She lashes out at men, not with any emotional remarks, but in a humorous way. She says that men get mellowed as they grow in age, or as they grow older, but women are diametrically opposite in nature. They give vent to their suppressed emotions through instinctive outbursts.
According to the poet, women become emotional as they grow in age, for the simple reason that they have been submissive to men over the years. They never got any upper hand at home or at their work place, during their prime period. So, at a later stage, they express their subdued feelings by shouting out at their husbands. This helps them overcome their disappointment or unfulfilled ambitions. The poet feels sorry for those husbands or men who surrender to their wife’s irritation.

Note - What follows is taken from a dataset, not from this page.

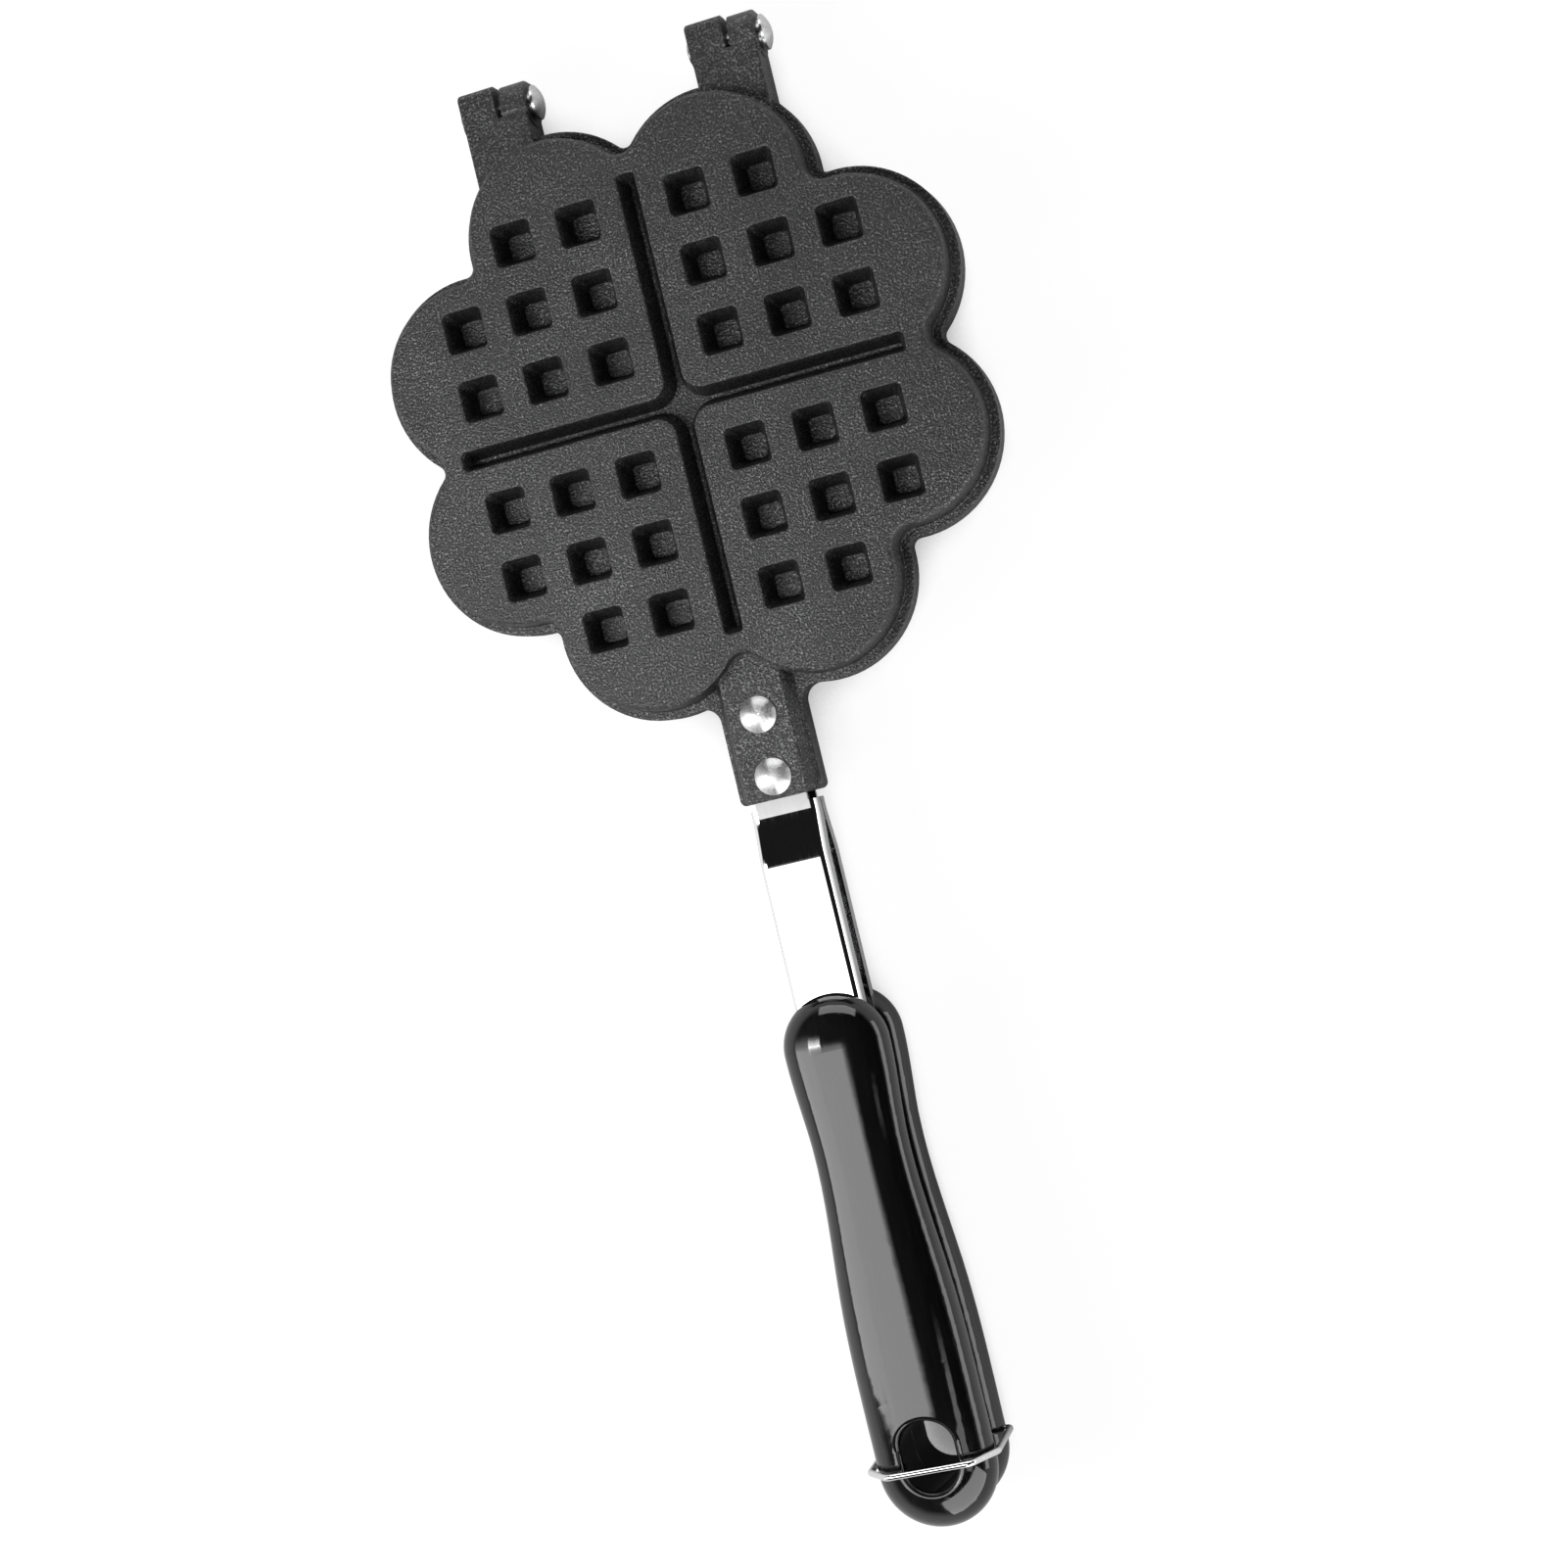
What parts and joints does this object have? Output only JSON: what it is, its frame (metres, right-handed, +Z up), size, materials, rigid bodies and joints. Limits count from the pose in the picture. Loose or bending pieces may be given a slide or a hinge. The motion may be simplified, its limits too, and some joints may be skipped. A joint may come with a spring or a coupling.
{
  "type": "waffle pan",
  "caption": "Hinged stovetop waffle pan with lobed heart-pattern cast plates, riveted steel straps, moulded grips with a hang hole and a wire bail that locks them.",
  "frame": {"origin": "middle of the pan on the plane of the lower casting's flat stove face", "axes": "+X along the hinge pins, +Y from the grips to the hinge, +Z up through both plates"},
  "size_m": [0.1456, 0.364, 0.0366],
  "materials": {
    "coated_casting": "cast aluminium under a dark grey, finely speckled non-stick coating",
    "strap_chrome": "bright mirror plating",
    "rivet_steel": "bright turned steel",
    "pin_steel": "bright turned steel",
    "grip_plastic": "glossy black moulded phenolic plastic",
    "bail_wire": "bright drawn wire"
  },
  "bodies": {
    "lower_half": {"lower_plate": "coated_casting", "lower_strap": "strap_chrome", "lower_rivet_rear": "rivet_steel", "lower_rivet_front": "rivet_steel", "lower_grip": "grip_plastic", "hinge_pin_left": "pin_steel", "hinge_pin_right": "pin_steel"},
    "upper_half": {"upper_plate": "coated_casting", "upper_strap": "strap_chrome", "upper_rivet_rear": "rivet_steel", "upper_rivet_front": "rivet_steel", "upper_grip": "grip_plastic"},
    "bail": {"locking_bail": "bail_wire"}
  },
  "joints": [
    {"name": "pan_hinge", "type": "hinge", "parent": "lower_half", "child": "upper_half", "pos_m": [0, 0.0818, 0.0113], "axis": [-1, 0, 0], "range_deg": [0, 130]},
    {"name": "bail_swing", "type": "hinge", "parent": "lower_half", "child": "bail", "pos_m": [0, -0.2598, 0.003], "axis": [1, 0, 0], "range_deg": [0, 240]}
  ]
}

It is obviously ironic on the part of men to be docile to their wife’s remarks, as they were once intolerant and impatient with their women. She cites examples of husbands being drawn to malls by their wives, or being ordered about in public places. Expressions like “hauled” “sit there! and don’t you move!” bear expression to the (excess) freedom of expression enjoyed by women at a later stage. The poet is not a feminist totally, but, through the poem, she wants to drive home the idea that women despite their love for their husbands all through their life, try to dominate them when they become weak in health or mind. The poem picturises the emotional drama of a woman, who loves her husband, but fails to be polite to him.
The poet, being a woman, knows very well that woman never enjoyed equal status with men, right from their childhood days. This is the sole reason for women being antipathetic to their male counter parts, and it grows as they (women) grow in age.